Dividend Withholding Tax
Dividend Withholding Tax
A foreign shareholder of a Swiss company typically receives dividends from the Swiss company subject to a 35% Swiss withholding tax. In some cases, however, this tax may be reduced or reimbursed under a double-tax treaty applicable to the shareholder’s country of residence. This ultimately depends on the formalities of the double-tax treaty being met.
Payroll and Local Substance
Payroll and Local Substance
If the Swiss company employs local staff or pays Swiss-resident directors or compliance personnel, Swiss payroll and social security obligations will apply to the company. As a general rule, the employer pays 6.4% of the employee’s gross salary for OASI/DI/IC and unemployment insurance, up to a maximum annual salary of CHF 148,200.
On a CHF 100,000 salary, this would mean an employer contribution of about CHF 6,400 and on a CHF 150,000 salary about CHF 9,580, before additional employer contributions, such as pension fund contributions, accident insurance premiums, family-allowance contributions and other employer contributions, are added. In practice, therefore, the full employer contribution to these schemes is generally higher than the gross salary paid and should therefore be taken into account when assessing the Swiss operating budget of the company.

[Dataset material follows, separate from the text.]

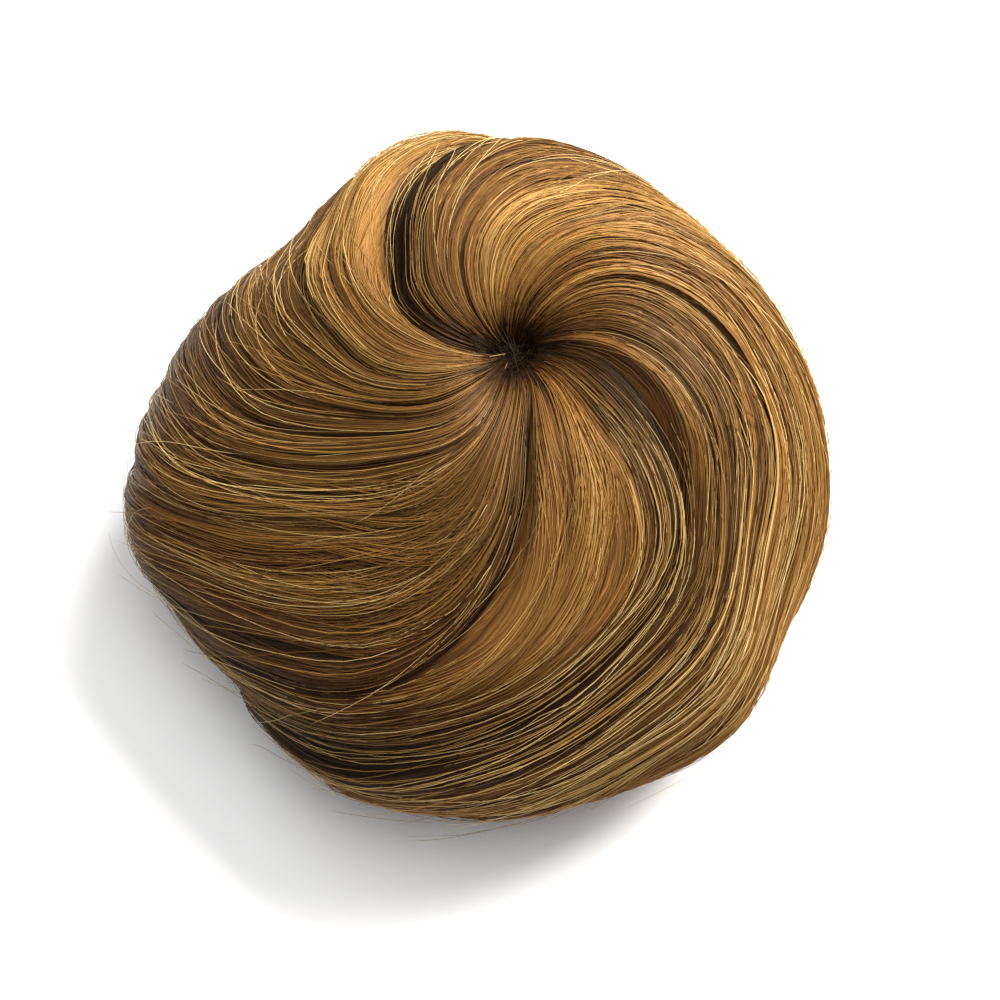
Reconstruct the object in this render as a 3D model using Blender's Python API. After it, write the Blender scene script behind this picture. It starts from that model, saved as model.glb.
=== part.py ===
"""Top knot hairpiece: a swirled bun of hair locks on a domed cap with a comb inside its rim.

Z is up, the bun lies on its cap rim at z = 0, and -Y is its front, the low edge in the photograph.
A place on the bun is given by s, an azimuth and a depth: s runs from 0 in the whorl over the rim (1)
to the ring that it rests on (2), the azimuth turns anticlockwise from +X, and the depth runs from
the cap (0) to the hair's even outer surface (1). All sizes are in millimetres and degrees.
"""
from collections import namedtuple
from math import atan2, cos, degrees, exp, pi, radians, sin, sqrt

import bmesh
import bpy
from mathutils import Vector

MM = 0.001

# Where the footprint's centre lies from the point that the outline is measured about
CENTRE_X = -0.01
CENTRE_Y = 1.24

# The whorl that all locks start from, the pit left open in it and the dip round it
WHORL_X = 6.0
WHORL_Y = 13.0
WHORL_HEIGHT = 56.0
WHORL_REACH = 0.35
PIT_RADIUS = 4.5
DIP_DEPTH = 7.0
DIP_REACH = 0.22

# How square the bun's shoulder is: 2 is an ellipse, more is squarer
SHOULDER = 2.2

# The domed cap that the hair is sewn to, with a thicker elastic rim
CAP_RADIUS = 34.0
CAP_HEIGHT = 36.0
CAP_WALL = 1.3
CAP_STEPS = 44
CAP_ROWS = 9
RIM_THICK = 3.0
RIM_TALL = 5.5
RIM_SLOPE = 1.6

# Clear space between the pieces, and the width of hair at the floor
HAIR_TO_CAP = 0.5
HAIR_TO_HAIR = 0.45
FOOT_WIDTH = 3.5

# The comb, sewn inside the rim at the front
COMB_ARC = 78.0
COMB_TEETH = 10
COMB_THICK = 1.6
COMB_BOTTOM = 1.0
COMB_SPINE = 4.0
COMB_TO_CAP = 0.4
TOOTH_LENGTH = 20.0
TOOTH_TIP = 0.6
TOOTH_STEPS = 5
COMB_AZIMUTH = -90.0

# The places where a lock has its sections, after its start: closer together where the hair turns
SECTIONS_AT = (0.08, 0.13, 0.19, 0.25, 0.31, 0.37, 0.43, 0.49, 0.55, 0.61, 0.66, 0.71, 0.755, 0.8,
               0.84, 0.88, 0.93, 0.985, 1.05, 1.14, 1.28, 1.48, 1.73, 2.0)
COLUMNS = 5

# Where the lifts of the locks begin and end, where the lower lifts take over from those near the
# whorl, and where they calm down at the rim and by how much
SOFT_START = 0.35
SOFT_END = 0.6
FALL_START = 0.48
FALL_END = 0.72
CALM = 0.7
CALM_START = 0.8
CALM_END = 1.1

# The bun seen from above
Outline = namedtuple("Outline", "azimuth radius rim_height crown_height")
OUTLINE = [
    Outline(0, 59.0, 25, 57),
    Outline(22, 58.2, 26, 58),
    Outline(45, 56.9, 27, 58),
    Outline(68, 58.2, 27, 57),
    Outline(92, 60.6, 26, 56),
    Outline(110, 57.8, 25, 55),
    Outline(126, 52.8, 24, 53),
    Outline(134, 52.6, 24, 52),
    Outline(150, 54.8, 24, 52),
    Outline(172, 57.2, 23, 53),
    Outline(189, 59.2, 22, 53),
    Outline(206, 55.2, 22, 53),
    Outline(225, 54.2, 22, 54),
    Outline(248, 57.8, 23, 55),
    Outline(272, 58.6, 24, 56),
    Outline(296, 58.8, 24, 57),
    Outline(314, 61.0, 24, 57),
    Outline(332, 58.2, 24, 57),
    Outline(350, 59.2, 24, 57),
]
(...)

Accounting, Audit, and Reporting
Accounting, Audit, and Reporting
Swiss companies are obliged to maintain proper accounts and submit annual financial reports. Depending on the size and structure of the company, a limited audit, ordinary audit or audit opt-out may be applied; an ordinary audit is generally mandatory if, for two consecutive years, two of the following thresholds are exceeded: A balance sheet total of CHF 20 million, Revenue of CHF 40 million or 250 full-time employees.
Deductible Expenses
Deductible Expenses
Typical business-related deductions for purposes of determining a company’s taxable profit include salaries, office costs, legal fees, audit costs, compliance costs, and operational technology costs. For SRO companies, maintaining accurate records of business-related expenses is particularly critical as the tax, accounting, and regulatory regimes all rely on consistent records.
Ultimately, the Swiss tax position of a foreign owner will typically be determined by the canton in which the company operates, the actual operating footprint of the company, the nature of the services offered by the company, and the manner in which profits are withdrawn from the company. Therefore, the most important planning factors for foreign owners are normally the choice of canton, the VAT treatment of the revenue model of the company, the possibility of recovering dividend withholding tax, and the payroll and substance implications of the local team employed by the Swiss entity.

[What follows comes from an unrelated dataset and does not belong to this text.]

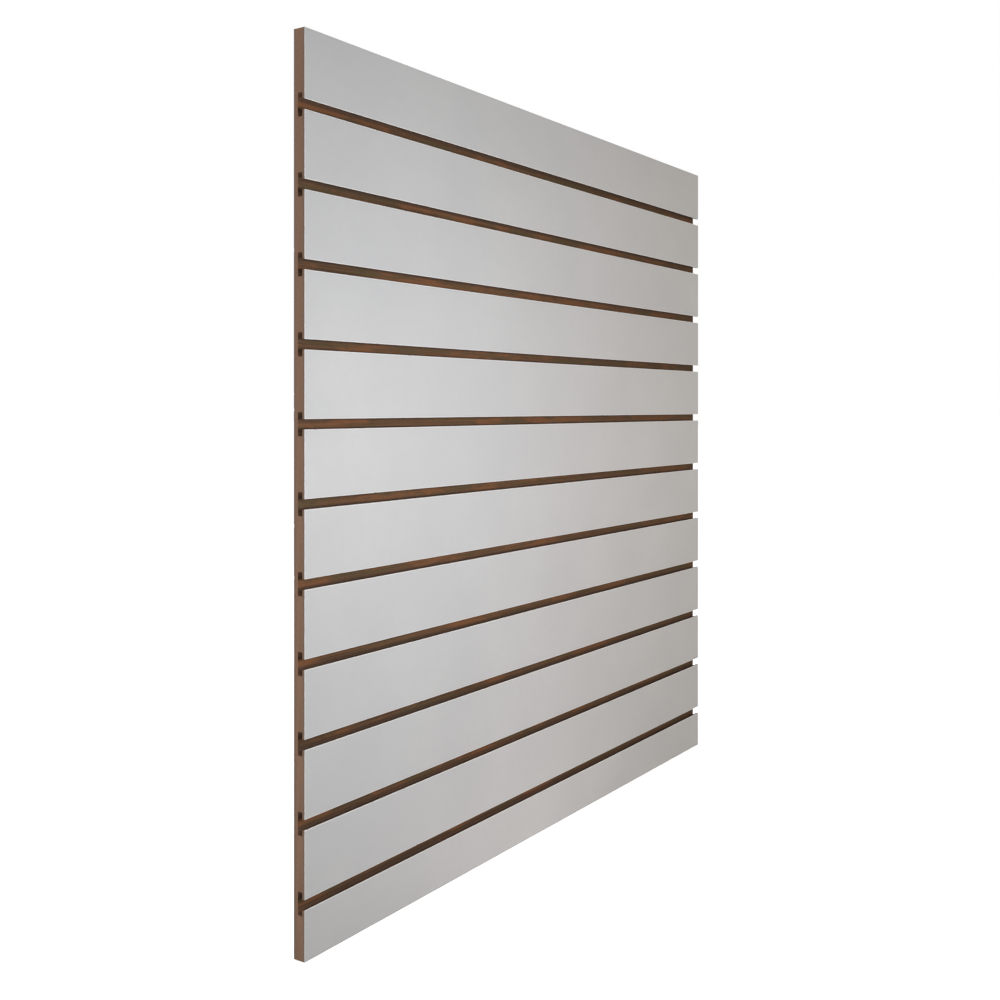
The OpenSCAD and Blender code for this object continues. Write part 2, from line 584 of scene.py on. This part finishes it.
OPENING_CLEARANCE = 0.1 * MM  # the record's boxes keep this far from the board
CORNER_STEPS = 3
SAWN_RADIUS = 0.25 * MM  # of the board's outer corners
MOUTH_RADIUS = 0.30 * MM  # of the lips
UNDERCUT_RADIUS = 1.10 * MM  # left by the cutter in the undercut's corners
END_EASE = 0.25 * MM  # round the sawn ends
STATION_SPAN = 20 * MM  # between cross-sections of the board
UNDERCUT_MARKS = (0.45, 0.0)  # painted light: the shaded undercut corners take less of the slot colour and no painted shade, so they stay paler
# Lines along the floor of each slot: share of half the mouth from its middle, and the painted shade
# there.
FLOOR_LINES = (
    (1.0, 1.0), (0.8, 0.75), (0.5, 0.15), (0.0, 0.0), (-0.5, 0.15), (-0.8, 0.75), (-1.0, 1.0),
)


def rounded(corners):
    """A closed outline of (y, z, radius) corners with each one rounded by its radius."""
    outline = []
    count = len(corners)
    for i, (y, z, radius) in enumerate(corners):
        here = Vector((y, z))
        if not radius:
            outline.append(here)
            continue
        before = (Vector(corners[i - 1][:2]) - here).normalized()
        after = (Vector(corners[(i + 1) % count][:2]) - here).normalized()
        centre = here + (before + after) * radius
        start = here + before * radius - centre
        end = here + after * radius - centre
        for step in range(CORNER_STEPS + 1):
            share = step / CORNER_STEPS * math.pi / 2
            outline.append(centre + start * math.cos(share) + end * math.sin(share))
    return outline


def core_outline(low, high):
    """The board seen from its end, as (y, z) points, with two marks for each.

    The marks say how much of the routed slot colour the point takes, and how much painted shade.
    """
    corners = [(high.y, low.z, SAWN_RADIUS), (high.y, high.z, SAWN_RADIUS), (low.y, high.z, SAWN_RADIUS)]
    marks = [(0, 0)] * 3
    for number in range(1, len(facing_names)):
        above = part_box(facing_names[number - 1])[0].z
        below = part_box(facing_names[number])[1].z
        cut_low, cut_high = opening_box(f"slot_{number:02d}_undercut")
        lip_y = cut_low.y - OPENING_CLEARANCE
        floor_y = cut_high.y + OPENING_CLEARANCE
        cut_bottom = cut_low.z - OPENING_CLEARANCE
        cut_top = cut_high.z + OPENING_CLEARANCE
        corners += [
            (low.y, above, MOUTH_RADIUS), (lip_y, above, MOUTH_RADIUS),
            (lip_y, cut_top, UNDERCUT_RADIUS), (floor_y, cut_top, UNDERCUT_RADIUS),
        ]
        marks += [(1, 1)] * 2 + [UNDERCUT_MARKS] * 2
        middle, half_mouth = (above + below) / 2, (above - below) / 2
        for share, mouth_shade in FLOOR_LINES:
            corners.append((floor_y, middle + share * half_mouth, 0))
            marks.append((1, mouth_shade))
        corners += [
            (floor_y, cut_bottom, UNDERCUT_RADIUS), (lip_y, cut_bottom, UNDERCUT_RADIUS),
            (lip_y, below, MOUTH_RADIUS), (low.y, below, MOUTH_RADIUS),
        ]
        marks += [UNDERCUT_MARKS] * 2 + [(1, 1)] * 2
    corners.append((low.y, low.z, SAWN_RADIUS))
    marks.append((0, 0))
    steps = [CORNER_STEPS + 1 if radius else 1 for y, z, radius in corners]
    return rounded(corners), [mark for mark, count in zip(marks, steps) for _ in range(count)]


def make_core():
    """The board, with its T-slots routed from end to end and its corners eased."""
    low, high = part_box("core_board")
    outline, marks = core_outline(low, high)
    count = len(outline)
    twice_area = sum(outline[i - 1].x * outline[i].y - outline[i].x * outline[i - 1].y
                     for i in range(count))
    inward = -1 if twice_area > 0 else 1

    def eased(share):
        """The outline moved into the board along its own normals by a share of the ease."""
        moved = []
        for i in range(count):
            along = (outline[(i + 1) % count] - outline[i - 1]).normalized()
            moved.append(outline[i] + Vector((along.y, -along.x)) * END_EASE * share * inward)
        return moved

    bm = bmesh.new()
    # Kept on the corners of faces, so that a sawn end takes no marks from the slots that it meets.
    routed = bm.loops.layers.float.new("routed")
    painted_mouth_shade = bm.loops.layers.float.new("painted_mouth_shade")
    stations = [(low.x, 1.0), (low.x + 0.3 * END_EASE, 0.3), (low.x + END_EASE, 0.0)]
    steps = round((high.x - low.x) / STATION_SPAN)
    stations += [(low.x + (high.x - low.x) * i / steps, 0.0) for i in range(1, steps)]
    stations += [(high.x - END_EASE, 0.0), (high.x - 0.3 * END_EASE, 0.3), (high.x, 1.0)]
    rings = []
    for x, share in stations:
        ring = []
        for y, z in eased(share):
            ring.append(bm.verts.new((x, y, z)))
        rings.append(ring)
    for first, second in zip(rings, rings[1:]):
        for i in range(count):
            j = (i + 1) % count
            face = bm.faces.new((first[i], first[j], second[j], second[i]))
            in_slot = marks[i][0] > 0 and marks[j][0] > 0
            for loop, mark in zip(face.loops, (marks[i], marks[j], marks[j], marks[i])):
                loop[routed] = mark[0] * in_slot
                loop[painted_mouth_shade] = mark[1] * in_slot
    for end in (0, -1):
        shape = [Vector((v.co.y, v.co.z, 0)) for v in rings[end]]
        cap = [bm.verts.new(v.co) for v in rings[end]]
        for a, b, c in tessellate_polygon([shape]):
            bm.faces.new((cap[a], cap[b], cap[c]))
    bmesh.ops.remove_doubles(bm, verts=bm.verts, dist=1e-7)
    material = fibreboard_material(low.y, high.y)
    new_piece("core_board_finish", bm, material, "core_board")


# ---------------------------------------------------------------- scene

bpy.context.scene.view_settings.view_transform = "Standard"
make_camera()
make_world()
make_floor()
make_lights()
make_core()
make_backing()
make_facings()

FAQ about SRO license in Switzerland
1. Why choose Switzerland for setting up your fintech business?
Switzerland is widely recognised as being one of the best jurisdictions for establishing a fintech, financial services and digital-asset-based business. In addition to having a reputable banking environment, the country has a high level of market credibility and a structured regulatory framework that make it a highly attractive location for founders who want to develop an international project with long-term sustainability and credibility. One of the biggest advantages of selecting Switzerland as a base for your fintech business is that the jurisdiction allows you to operate both fiat payment/fintech services and crypto-related services under one Swiss company, making Switzerland particularly attractive for hybrid business models.
2. Who can apply for a Swiss SRO license?
Companies with a well-defined business model, proper documentation and the required Swiss setup can apply for SRO membership. The selected SRO will evaluate the business structure, the individuals involved in the management and compliance functions, and the general credibility of the project from an AML and operational standpoint.
3. How long does it take to get licensed in Switzerland?
Depending on the complexity of the business model, the speed at which the company is incorporated, the completeness of the AML/CFT documentation and the review process of the selected SRO, the entire licensing process typically requires 3-6 months. Straightforward cases may progress more quickly than those involving more complex crypto, custody or hybrid payment structures.
4. Should I establish an office in Switzerland?
At a minimum, a Swiss company must have a registered office/legal address in Switzerland. The project should also be able to demonstrate a credible Swiss setup that matches the business model. Depending on how the project is structured, this may require a local address, local governance and operational substance in Switzerland.
5. What is the taxation in Switzerland?
Taxation in Switzerland varies depending on the canton where the company is established, the nature of the services provided and whether profits are retained or distributed. Typically, foreign owners of companies registered in Switzerland are subject to corporate income tax, VAT treatment of services, dividend withholding tax and local payroll obligations if Swiss staff are employed.
6. What is the difference between Swiss cantons for an SRO company?
Generally, the main differences between the cantons are: tax profile, operating costs, availability of local talent, service provider ecosystem and general business environment. For example, canton Zug is generally the preferred location due to tax efficiency and strong crypto/fintech ecosystem, while other cantons may be chosen for lower operational costs or for other operational preferences.
7. What is the difference between SO-FIT, VQF, and ARIF?
All three are recognised Swiss SROs; however, they may differ by language, onboarding style, evaluation process, and familiarity with specific business models. The most suitable SRO is normally determined by the types of services offered, jurisdictional footprint of the founders, language preference, and project structure.
8. Can share capital be registered in cryptocurrency?
Yes, in some instances, share capital can be contributed in cryptocurrency through a contribution-in-kind arrangement, provided the transaction is adequately documented, valued and executed in accordance with the relevant Swiss corporate requirements. This is another way in which Switzerland is particularly attractive for crypto projects.